Step-by-step explanation:

We are given that a new cigarette has recently been marketed.

The FDA tests on this cigarette gave a mean nicotine content of 27.3 milligrams and standard deviation of 2.8 milligrams for a sample of 9 cigarettes.

Firstly, the Pivotal quantity for 99% confidence interval for the population mean is given by;

P.Q. = $\frac{\bar X-\mu}{\frac{s}{\sqrt{n} } }$ ~ $t_n_-_1$

where, $\bar X$ = sample mean nicotine content = 27.3 milligrams

s = sample standard deviation = 2.8 milligrams

n = sample of cigarettes = 9

$\mu$ = true mean nicotine content

Here for constructing 99% confidence interval we have used One-sample t test statistics as we don't know about population standard deviation.

Part I : So, 99% confidence interval for the population mean, $\mu$ is ;

P(-3.355 < $t_8$ < 3.355) = 0.99 {As the critical value of t at 8 degree

of freedom are -3.355 & 3.355 with P = 0.5%}

P(-3.355 < $\frac{\bar X-\mu}{\frac{s}{\sqrt{n} } }$ < 3.355) = 0.99

P( $-3.355 \times {\frac{s}{\sqrt{n} } }$ < ${\bar X-\mu}$ < $3.355 \times {\frac{s}{\sqrt{n} } }$ ) = 0.99

P( $\bar X-3.355 \times {\frac{s}{\sqrt{n} } }$ < $\mu$ < $\bar X+3.355 \times {\frac{s}{\sqrt{n} } }$ ) = 0.99

99% confidence interval for $\mu$ = [ $\bar X-3.355 \times {\frac{s}{\sqrt{n} } }$ , $\bar X+3.355 \times {\frac{s}{\sqrt{n} } }$ ]
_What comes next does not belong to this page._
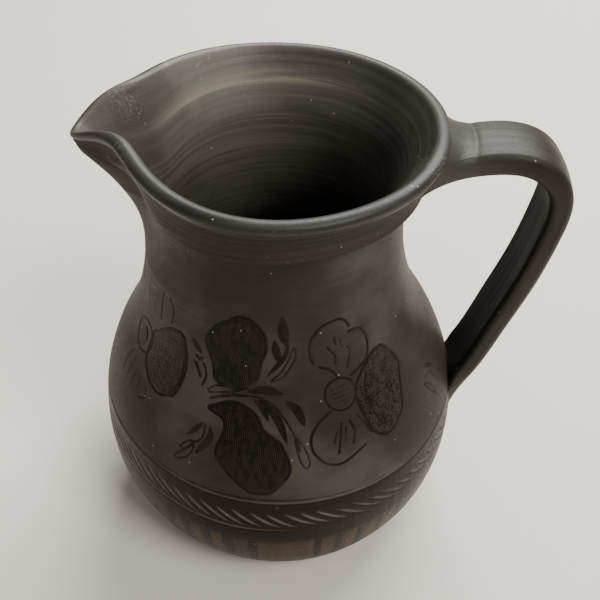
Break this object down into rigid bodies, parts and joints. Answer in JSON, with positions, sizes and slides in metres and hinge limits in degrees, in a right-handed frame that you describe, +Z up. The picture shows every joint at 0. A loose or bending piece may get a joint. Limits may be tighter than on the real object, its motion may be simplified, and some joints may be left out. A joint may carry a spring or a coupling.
{
  "type": "black clay pitcher",
  "caption": "Burnished black clay pitcher with a bulbous body, collared rim, pinched pouring spout and one strap handle.",
  "frame": {"origin": "centre of the foot's flat underside, on the axis that the body is turned about", "axes": "+Z up along the body's axis, +X towards the strap handle, -X towards the pouring spout"},
  "size_m": [0.1949, 0.1658, 0.2059],
  "materials": {
    "black_clay_body": "satin burnished, with matte incised ground",
    "black_clay_rim": "satin burnished, polished on the lip",
    "black_clay_handle": "satin burnished, with finger-smoothed streaks along the strap"
  },
  "bodies": {
    "root": {"base_disc": "black_clay_body", "lower_bowl": "black_clay_body", "belly_ring": "black_clay_body", "shoulder": "black_clay_body", "neck": "black_clay_body", "rim_collar": "black_clay_rim", "pouring_spout": "black_clay_rim", "upper_handle_join": "black_clay_handle", "handle_strap": "black_clay_handle", "lower_handle_join": "black_clay_handle"}
  },
  "joints": []
}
= [ $27.3-3.355 \times {\frac{2.8}{\sqrt{9} } }$ , $27.3+3.355 \times {\frac{2.8}{\sqrt{9} } }$ ]

= [27.3 $\pm$ 3.131]

= [24.169 mg , 30.431 mg]

Therefore, 99% confidence interval for the mean nicotine content of this brand of cigarette is [24.169 mg , 30.431 mg].
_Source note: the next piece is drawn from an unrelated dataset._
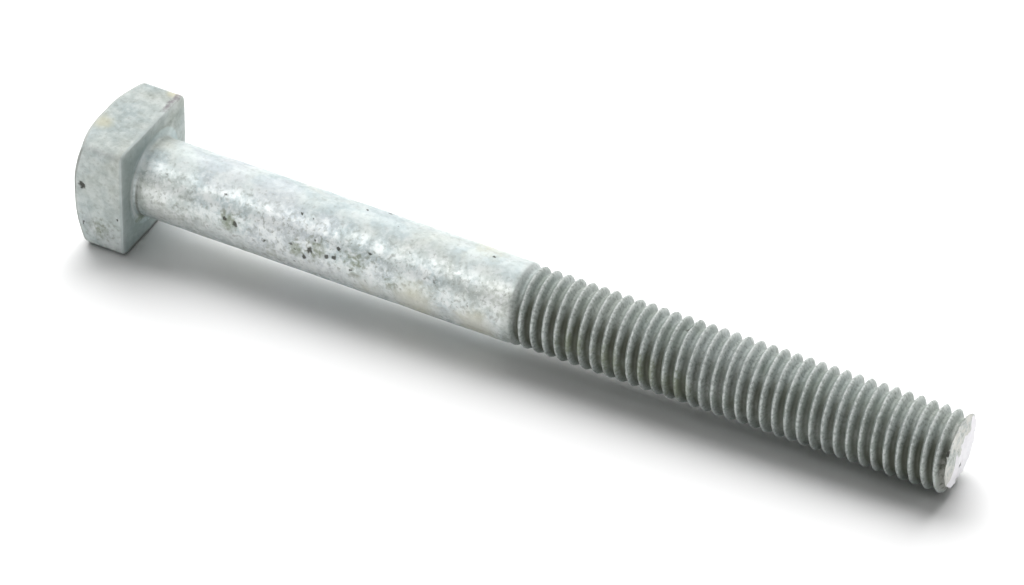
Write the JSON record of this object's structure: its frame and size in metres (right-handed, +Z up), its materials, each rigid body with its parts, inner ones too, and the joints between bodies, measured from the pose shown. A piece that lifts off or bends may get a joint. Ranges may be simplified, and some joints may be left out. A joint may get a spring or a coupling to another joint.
{
  "type": "square head machine bolt",
  "caption": "Galvanised square head machine bolt: square forged head, plain round shank and a right-hand coarse thread, lying on its side.",
  "frame": {"origin": "on the surface the bolt lies on, under the middle of its bounding box", "axes": "+X from the head towards the thread tip, dipping 1.41 degrees below level as the bolt rests; +Z up; +Y to the left when looking from the head to the tip"},
  "size_m": [0.1422, 0.019, 0.0192],
  "materials": {
    "galvanised_steel": "hot-dip galvanised: dull mottled zinc grey, pitted, with pale dross and dark grime in the thread roots"
  },
  "bodies": {
    "root": {"square_head_bolt": "galvanised_steel"}
  },
  "joints": []
}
Part II : We are given that the FDA tests on this cigarette gave a mean nicotine content of 24.9 milligrams and standard deviation of 2.6 milligrams for a sample of n = 9 cigarettes.

The FDA claims that the mean nicotine content exceeds 28.4 milligrams for this brand of cigarette, and their stated reliability is 98%.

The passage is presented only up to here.